I’ve heard all the arguments against this edibly incorrect food. I know that if you laid celery end to end from here to Jupiter, there would be a lower fat content than can be found in one glazed doughnut.

But then, there’s a doughnut shop on nearly every street in the county and not a single celery store. That’s because doughnuts taste great, while celery needs a doughnut’s worth of fat from peanut butter or cream cheese to compete.

Not everyone agrees.

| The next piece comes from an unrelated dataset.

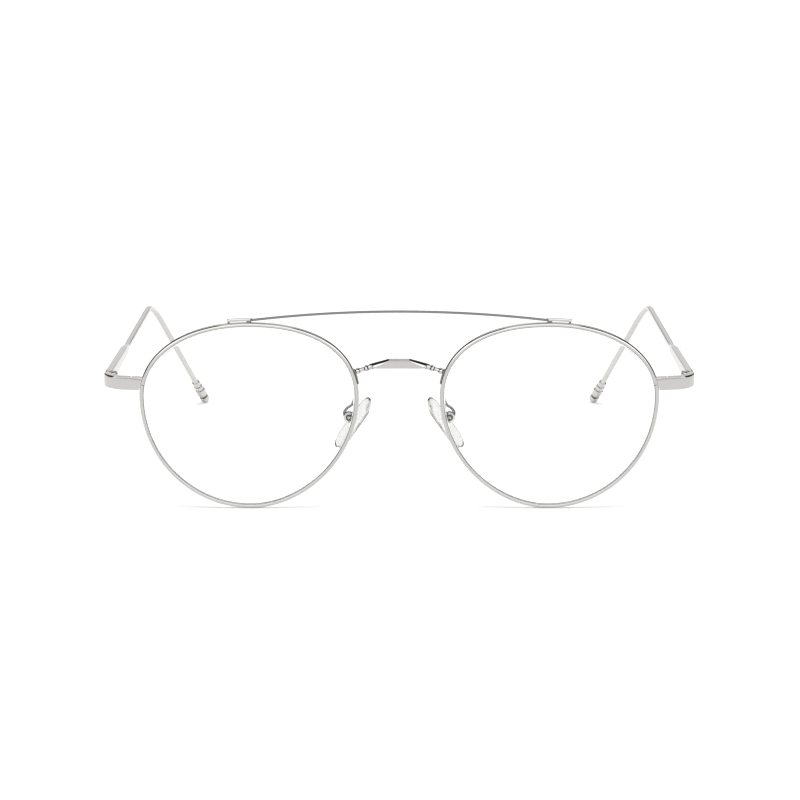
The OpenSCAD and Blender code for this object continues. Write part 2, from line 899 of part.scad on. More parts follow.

Staff writer Leonard Reed, who wrote this week’s Centerpiece story on my favorite former vice, is not a cruller advocate.

“I don’t get the doughnut thing,” he said. “Take a floury lump, deep fry it so it soaks in saturated and trans-saturated fats, then cover it with sugar or chocolate, and slam-dunk the thing in coffee. Blood sugar soars. Caffeine kicks in. And then, That Lump: The sickly dull thumb of force somewhere between the stomach and the chest, the dark weight of the thing making it very clear ‘You will never, ever digest me.’ The true doughnut hound at this point has another, as if to move things along. Thanks, I’ll pass.”

Does this mean that Reed hasn’t experienced doughnut Nirvana?

“OK, I have taken my doughnut pleasures before. A soft, hot, yeast-risen glazed at 2 a.m. is, surely, a comfort food: Like macaroni and cheese and ‘Father Knows Best,’ you just know things will be all right.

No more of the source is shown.